What to do right now if you want warmer plants this winter
Here’s the practical version I’d use if I were setting up a room from scratch:
- Measure the temperature at plant height, especially near windows
- Move sensitive plants away from cold glass by at least several inches
- Keep them out of drafts and away from heater blasts
- Group plants together to create a slightly warmer pocket
- Use heat mats only for plants that genuinely benefit from warm roots
- Water less often if the plant is cooler, because wet soil and cold roots are a bad combo
- Check leaves and stems weekly for soft spots, chill damage, or sudden yellowing
The part people forget: warmth and watering are linked
This is the non-obvious bit that saves a lot of plants. When a plant is cooler, it uses water more slowly. If you keep watering on a summer schedule, the roots sit wet for too long, and cold wet soil is where winter rot starts. A plant that seems “sad” in winter is often not thirsty at all. It’s cold, slow, and waiting for the top of the pot to dry before you help it again.
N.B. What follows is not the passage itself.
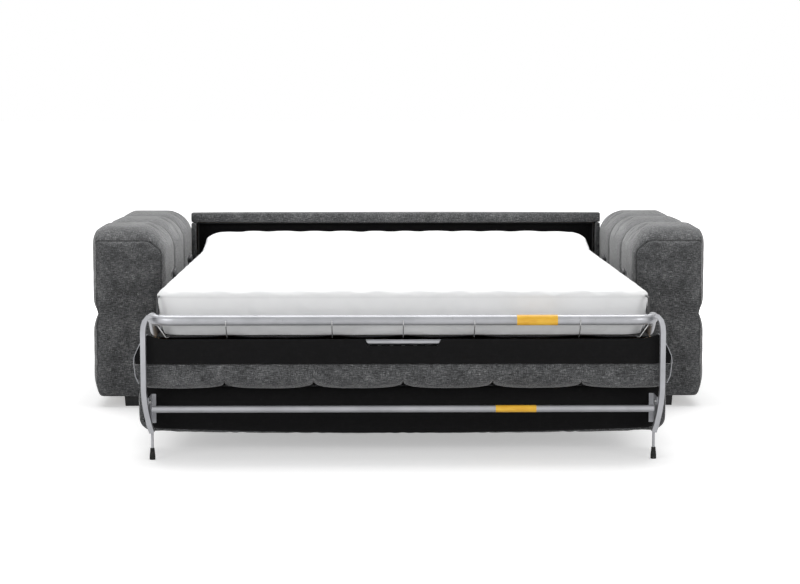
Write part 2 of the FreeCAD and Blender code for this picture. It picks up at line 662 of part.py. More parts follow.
base_low = S.pivot_height - S.seat_base_drop
base_high = base_low + S.seat_base_depth
seat_low = base_low - S.seat_pad_depth
seat_case = box("seat_case", (-seat_base_half, -seat_end + 16, base_low),
                (seat_base_half, S.seat_nose - 34, base_high))
seat_void = box("seat_void", (-seat_base_half + 20, -seat_end + 36, base_low + 12),
                (seat_base_half - 20, S.seat_nose - 54, base_high + 5))
name_part(combine("Cut", "seat_tray", seat_case, seat_void), "seat_base")

seat_sink = size(12)
seat_seam = seat_low + seat_sink
seat_row = seat_half * 2 - 20
channels = int(S.seat_channels.value)
scallops = [(-seat_half + 10 + seat_row * (float(i) / channels), seat_seam,
             scallop(seat_row / channels, seat_sink)) for i in range(channels)]
seat_across = padded_body("seat_across", "XZ_Plane",
                          scallops + [(seat_half - 10, seat_seam, 60), (seat_half - 3, base_low),
                                      (-seat_half + 3, base_low, 60)],
                          seat_end + S.seat_nose, at=(0, -seat_end, 0))
nose = S.seat_nose
seat_along = padded_body("seat_along", "YZ_Plane", [
    (-seat_end, base_low - 8), (-seat_end, seat_low + 22, 24), (-seat_end + 24, seat_low - 2),
    (nose - 34, seat_low - 2, 34), (nose, seat_low + 32), (nose, base_low),
    (-seat_end + 8, base_low)], seat_half * 2 + 20, at=(-seat_half - 10, 0, 0))
name_part(combine("Common", "seat_cushion_form", seat_across, seat_along), "seat_cushion")
name_part(box("seat_nose_block", (-seat_base_half, nose - 34, base_low),
              (seat_base_half, nose, base_high)), "seat_nose_pad")

grip_y = -seat_end + 16 - S.grip_tube / 2
grip_z = base_high + 5
grip = rod("grip_solid", (-tube_half, grip_y, grip_z), tube_half * 2, S.grip_tube)
bore = rod("grip_bore", (-tube_half - 1, grip_y, grip_z), tube_half * 2 + 2, S.grip_tube - 3)
name_part(combine("Cut", "grip_cut", grip, bore), "grip_tube")
flap_edge = seat_end + 2
window = S.grip_window / 2
stub = bed_half - S.grip_stub
name_part(padded_body("seat_end_sheet", "XZ_Plane", [
    (-seat_half + 3, base_low + 2), (seat_half - 3, base_low + 2), (seat_half, base_low + 22),
    (bed_half, base_high - 12), (stub, base_high - 8), (stub, base_high + 14),
    (window, base_high + 14), (window, base_high - 6), (-window, base_high - 6),
    (-window, base_high + 14), (-stub, base_high + 14), (-stub, base_high - 8),
    (-bed_half, base_high - 12), (-seat_half, base_low + 22)],
    S.lining_sheet, at=(0, -seat_end - 1, 0)), "seat_end_lining")
blocks = []
for number, share in enumerate((0.81, 0.46, 0.163)):
    y = -seat_end * share
    block = box("seat_block_%d" % number, (tube_half - 9, y, base_high),
                (tube_half + 9, y + 40, rail_z - S.bed_tube / 2))
    blocks += [block, mirror(block, "seat_block_left_%d" % number)]
group("seat_blocks", blocks)

# Backrest, standing on the seat near its far end

rest_y = S.rest_set - S.bed_reach
rest_half = INNER - S.rest_side_gap
rest_top = seat_seam
rest_under = S.rest_low + S.rest_belly
rest_across = padded_body("rest_across", "XZ_Plane", [
    (-rest_half + S.rest_corner, rest_under, size(60000)), (rest_half - S.rest_corner, rest_under, 36),
    (rest_half, rest_under + S.rest_corner), (rest_half, rest_top - 14),
    (-rest_half, rest_top - 14), (-rest_half, rest_under + S.rest_corner, 36)],
    S.rest_thick, at=(0, rest_y, 0))
board_y = rest_y + S.rest_board_set
rest_board_low = (-rest_half + S.rest_board_side, board_y, S.rest_low + 45)
rest_board_high = (rest_half - S.rest_board_side, board_y + S.panel_board, rest_top - 30)
name_part(combine("Cut", "rest_cover_cut", rest_across, box(
    "rest_slot", rest_board_low, rest_board_high)), "backrest_cushion")
name_part(box("rest_board_block", rest_board_low, rest_board_high), "backrest_board")
cloth_half = rest_half - S.cloth_side
cloth_under = S.rest_low + S.cloth_low
name_part(padded_body("rest_sheet", "XZ_Plane", [
    (-cloth_half + S.cloth_corner, cloth_under), (cloth_half - S.cloth_corner, cloth_under, 30),
    (cloth_half, cloth_under + S.cloth_corner), (cloth_half, rest_top - 18),
    (-cloth_half, rest_top - 18), (-cloth_half, cloth_under + S.cloth_corner, 30)],
    S.lining_sheet, at=(0, rest_y - S.lining_sheet, 0)), "backrest_lining")

side_low, side_high = size(92), size(178)
bracket_in = leg_out - 13
arm_back = leg_y + S.leg_depth
side_long = rest_y - S.lining_sheet - arm_back
side_web = padded_body("side_web", "YZ_Plane", [
    (arm_back, side_low), (arm_back + side_long, side_low), (arm_back + side_long, side_high),
    (arm_back, side_high)], 3, at=(bracket_in, 0, 0),
    holes=[(arm_back + 22, side_low + 20, 4), (arm_back + 22, side_high - 16, 4)])
side_foot = box("side_foot", (leg_out - 60, rest_y - S.lining_sheet - 3, side_low),
                (leg_out - 10, rest_y - S.lining_sheet, side_high))
pair(combine("Fuse", "side_plate", side_web, side_foot), "rest_bracket")

bolts = []
for number, z in enumerate((side_low + 20, side_high - 16)):
    bolt = turned_pin("bracket_bolt_%d" % number, arm_back + 22, z, [
        (bracket_in - 4, 7), (bracket_in, 3.9), (bracket_in + 3, 8), (bracket_in + 4.5, 6),
        (bracket_in + 9, 0)])
    bolts += [bolt, mirror(bolt, "bracket_bolt_left_%d" % number)]
group("bracket_bolts", bolts)

# Front flap that hangs under the seat's front edge, on a long hinge

hinge_rod = size(6)
flap_hinge_y = nose + hinge_rod / 2
flap_hinge_z = base_high - 4
flap_y = nose + hinge_rod
flap_top = base_high - 9
flap_half = seat_base_half - 5
leaf = size(1.5)
name_part(padded_body("flap_form", "YZ_Plane", [
    (flap_y, flap_top - S.flap_height + 10, 10), (flap_y + 10, flap_top - S.flap_height),
    (flap_y + S.flap_thick - 10, flap_top - S.flap_height, 10),
    (flap_y + S.flap_thick, flap_top - S.flap_height + 10), (flap_y + S.flap_thick, flap_top),
    (flap_y, flap_top)], flap_half * 2, at=(-flap_half, 0, 0)), "front_flap")
barrel = rod("hinge_barrel", (-flap_half + 80, flap_hinge_y, flap_hinge_z), flap_half * 2 - 160, hinge_rod)
hanging_leaf = box("hanging_leaf", (-flap_half + 80, flap_y - leaf, flap_top - 30),
                   (flap_half - 80, flap_y, flap_hinge_z))
name_part(combine("Fuse", "hinge_leaf_whole", barrel, hanging_leaf), "flap_hinge_leaf")
name_part(box("fixed_leaf", (-flap_half + 80, nose, base_low + 10),
              (flap_half - 80, nose + leaf, flap_hinge_z - hinge_rod / 2 - 1)), "flap_hinge_plate")

doc.recompute()

failed = [obj.Label for obj in doc.Objects if "Invalid" in obj.State or "Error" in obj.State]
if failed:
    raise RuntimeError("not made: %s" % ", ".join(failed))
for obj in parts:
    if obj.Shape.isNull() or not obj.Shape.isValid() or not obj.Shape.Solids:
        raise RuntimeError("%s has no valid solid" % obj.Label)

os.makedirs("parts", exist_ok=True)
for obj in parts:
    obj.Shape.exportStep("parts/%s.step" % obj.Label)
    print(obj.Label, len(obj.Shape.Solids), round(obj.Shape.Volume / 1000, 1), "cm3")
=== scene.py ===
import bpy
import bmesh
import math
import numpy as np
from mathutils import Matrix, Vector
from mathutils.bvhtree import BVHTree


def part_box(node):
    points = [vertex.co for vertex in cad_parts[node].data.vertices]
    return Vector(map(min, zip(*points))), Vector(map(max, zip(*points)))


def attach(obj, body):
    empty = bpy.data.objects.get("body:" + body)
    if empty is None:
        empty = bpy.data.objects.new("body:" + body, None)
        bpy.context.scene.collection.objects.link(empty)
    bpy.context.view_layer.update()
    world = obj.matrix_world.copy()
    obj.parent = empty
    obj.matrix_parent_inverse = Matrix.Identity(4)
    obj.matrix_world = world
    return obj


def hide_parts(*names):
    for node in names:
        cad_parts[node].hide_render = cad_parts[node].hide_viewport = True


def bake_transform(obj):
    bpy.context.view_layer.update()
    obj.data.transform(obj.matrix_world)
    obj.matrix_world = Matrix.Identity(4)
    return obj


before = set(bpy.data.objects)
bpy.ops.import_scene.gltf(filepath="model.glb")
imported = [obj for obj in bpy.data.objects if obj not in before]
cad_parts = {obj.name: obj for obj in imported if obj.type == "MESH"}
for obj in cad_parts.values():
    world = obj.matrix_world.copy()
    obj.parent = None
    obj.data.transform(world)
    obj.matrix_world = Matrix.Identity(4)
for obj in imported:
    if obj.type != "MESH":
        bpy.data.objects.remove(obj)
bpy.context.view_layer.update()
scene = bpy.context.scene

# ---- Viewpoint, floor and lamps
# A studio shot of the open sofa from the foot end: white floor that runs into a white
# backdrop, one wide lamp overhead and weaker ones in front. None of it is part of the sofa.

scene.view_settings.view_transform = "Standard"
lens = bpy.data.cameras.new("viewpoint")
lens.sensor_width = 36
lens.lens = 36 * 2049.95 / 800
viewpoint = bpy.data.objects.new("viewpoint", lens)
viewpoint.location = (-0.0842, -6.9243, 1.0566)
viewpoint.rotation_euler = (math.radians(90 - 5.523), 0, math.radians(-0.726))
scene.collection.objects.link(viewpoint)
scene.camera = viewpoint


class Socket:
    """A shader output that takes part in arithmetic; each step adds its Math node."""

    def __init__(self, finish, output):
        self.finish, self.output = finish, output

    def maths(self, operation, a, b=0.0, clamp=False):
        return self.finish.node("ShaderNodeMath", {"operation": operation, "use_clamp": clamp}, {0: a, 1: b})

    def __add__(self, other): return self.maths("ADD", self, other)
    def __sub__(self, other): return self.maths("SUBTRACT", self, other)
    def __mul__(self, other): return self.maths("MULTIPLY", self, other)
    def __truediv__(self, other): return self.maths("DIVIDE", self, other)
    def __pow__(self, other): return self.maths("POWER", self, other)
    def __rsub__(self, other): return self.maths("SUBTRACT", other, self)
    __radd__, __rmul__ = __add__, __mul__

    def kept(self): return self.maths("ADD", self, 0.0, clamp=True)

    def other(self, name):
        """Another output of the same node."""
        return Socket(self.finish, self.output.node.outputs[name])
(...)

If you make one useful winter habit, make it this: feel the soil, check the room temperature, and then decide. Don’t water by the calendar. Indoor plants in winter are much more forgiving when warmth, light, and moisture stay in sync.
If your plant is healthy but just slower, leave it alone. If it’s changing fast, especially after a cold night, that’s when you move first and water later.
That small shift in thinking keeps most indoor plants warm enough to make it through winter without turning your home into a jungle or your electricity bill into a tragedy.